Tesla vs Edison: War of the Currents” simulates the struggle to electrify the U.S. between Edison and Tesla/Westinghouse that took place in the 1880s and 1890s. Edison championed DC power and Tesla/Westinghouse backed AC.

And if you are someone who likes networking, stock market and accounting games it does have a number of interesting mechanisms. In fact, it does remind me of “Power Grid” in many ways. Although I’d also say it would have profited from a bit more development. First, its map has a number of curious mistakes, second its main characters are a bit unbalanced (Edison being far and away the most powerful inventor to control) and most importantly, the game plays more like the “Erie Railroad Wars” of the 1860s than the “War of the Currents” in the 1880s.
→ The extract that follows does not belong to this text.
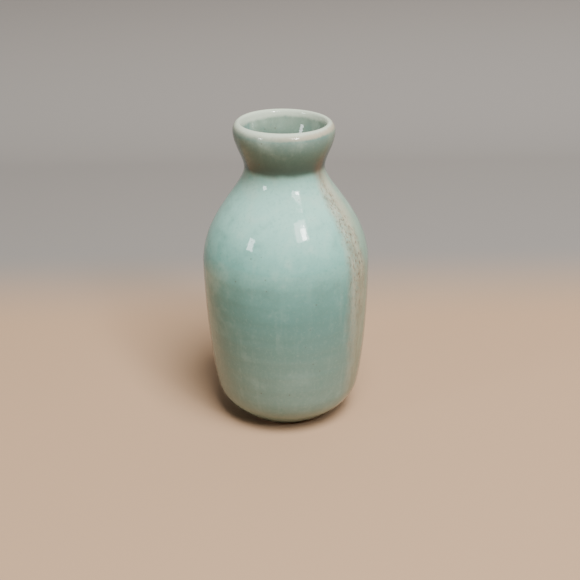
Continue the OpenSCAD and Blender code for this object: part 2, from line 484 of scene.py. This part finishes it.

For example, in our game I controlled the inventor Hiram Maxim, and decided to concentrate on constructing as large a network as possible, which seemed a logical thing to do in a game called “War of the Currents.” Along the way I also increased my stock’s price to much more than double that of any other player and I controlled the great majority of my own stock. And, as what you make in the stock market is how you determine who wins, you’d think I was well on my way to achieving a sure-thing victory. But you’d be wrong.

Unfortunately, while the game is called “Tesla vs Edison” it plays more like “Cornelius Vanderbilt vs Big Jim Fisk.” You see during the last turn my opponents manipulated the stock prices so that I finished third in a three player game. Of course, one could say that’s just how the game plays.

Now, I’ve heard that a second edition of “Tesla vs Edison” is coming out and one can hope that some of these problems will be addressed, but as far as the first edition of this game goes, it has some problems. However, if you are aware of them and you don’t mind them, then this might be a game to look into.